Friday, November 4, 2011

In God we trust?

Here's Barry Lynn, an ordained minister in the United Church of Christ and the Executive Director of Americans United for Separation of Church and State:
Now that the United States has achieved full employment, solved the debt crisis and shored up Social Security for the next 100 years, we can move on to less pressing matters.

Wait a minute, we haven’t actually solved any of those things. Yet we’re moving on to less-pressing matters anyway. What’s going on?

Yesterday, the U.S. House of Representatives spent a good bit of time debating a resolution reaffirming “In God We Trust” as the official national motto. (Are you surprised that the vote was 396-9 in favor of the motto?)

That’s right - rather than deal with pressing matters like, say, the dire state of the national economy, the House would rather spend its time reminding everyone that it loves God.

The thing is, the Republicans who control the House of Representatives don't want to solve any of our nation's pressing problems - certainly not while there's a Democrat in the White House.

In fact, they're doing their best to make them worse. Remember that debt ceiling debacle this summer, when America lost its AAA credit rating for no reason but politics? That was Republicans deliberately sabotaging our economic recovery.

After all, if they get us into the worst economic collapse since the Great Depression and then the Democrats get us out of it, that's not going to help their own political ambition, is it?

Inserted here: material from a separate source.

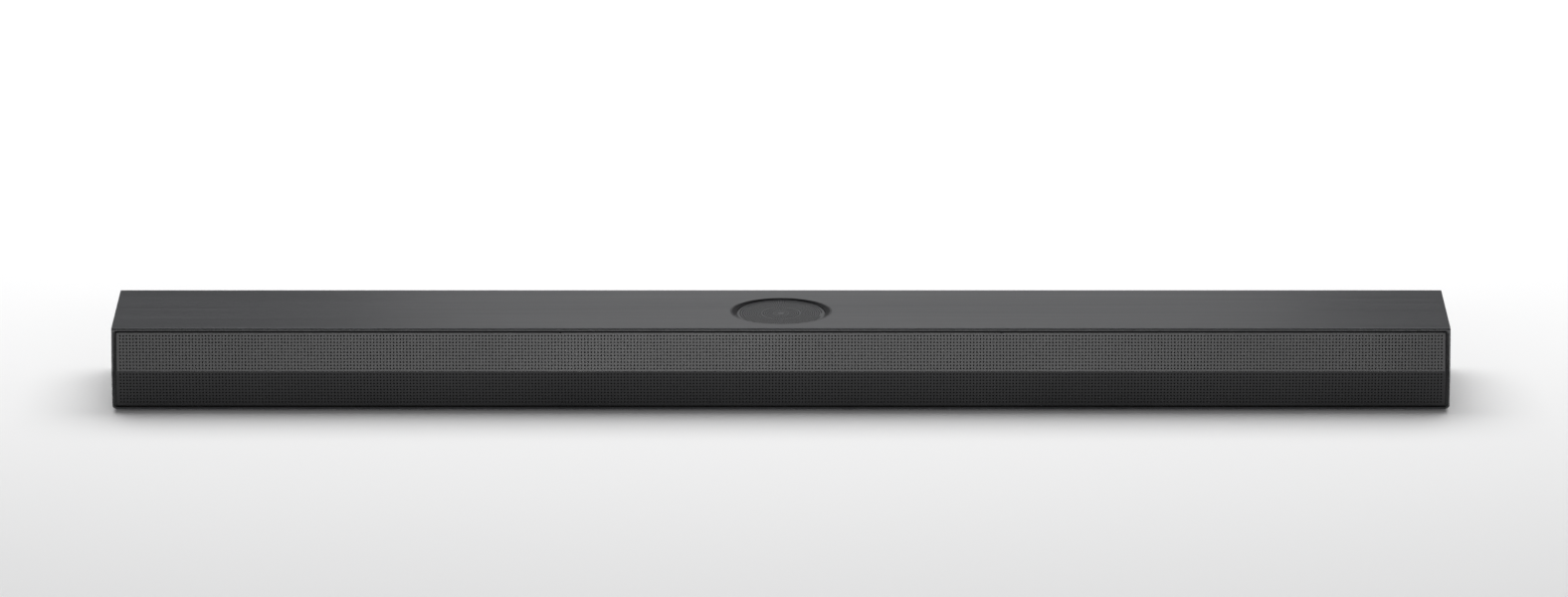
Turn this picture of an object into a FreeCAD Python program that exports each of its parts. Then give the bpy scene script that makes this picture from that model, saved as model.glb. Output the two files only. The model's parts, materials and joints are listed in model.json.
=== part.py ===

The only chance they have is to keep us Americans as miserable as possible - and hope that we're not smart enough to see through it. (And if we were that smart, they really wouldn't have a chance in the first place.)

Besides, who can be against "God"?
“In God We Trust” became the national motto in 1956 at the height of the Cold War. It was a slap against those Godless commies. The fact that it was as bland and generic an endorsement of faith as one could get was actually seen as a plus. Remember, it was President Dwight D. Eisenhower who once is reported to have remarked, “Our government makes no sense unless it is founded in a deeply felt religious faith - and I don’t care what it is.”

So make no mistake, I’m no fan of a motto that divides Americans along religious lines. With polls showing increasing numbers of Americans expressing skepticism about the existence of God or defining God in non-traditional ways, the motto is increasingly polarizing.

The fact is, we had a perfectly good unofficial motto for a long time. “E Pluribus Unum” (“Out of Many, One”) appears on the Great Seal of the United States, which was codified in 1782. That phrase really encapsulates what the United States is about. It celebrates that we are a diverse nation, a people drawn from many backgrounds who are united as Americans.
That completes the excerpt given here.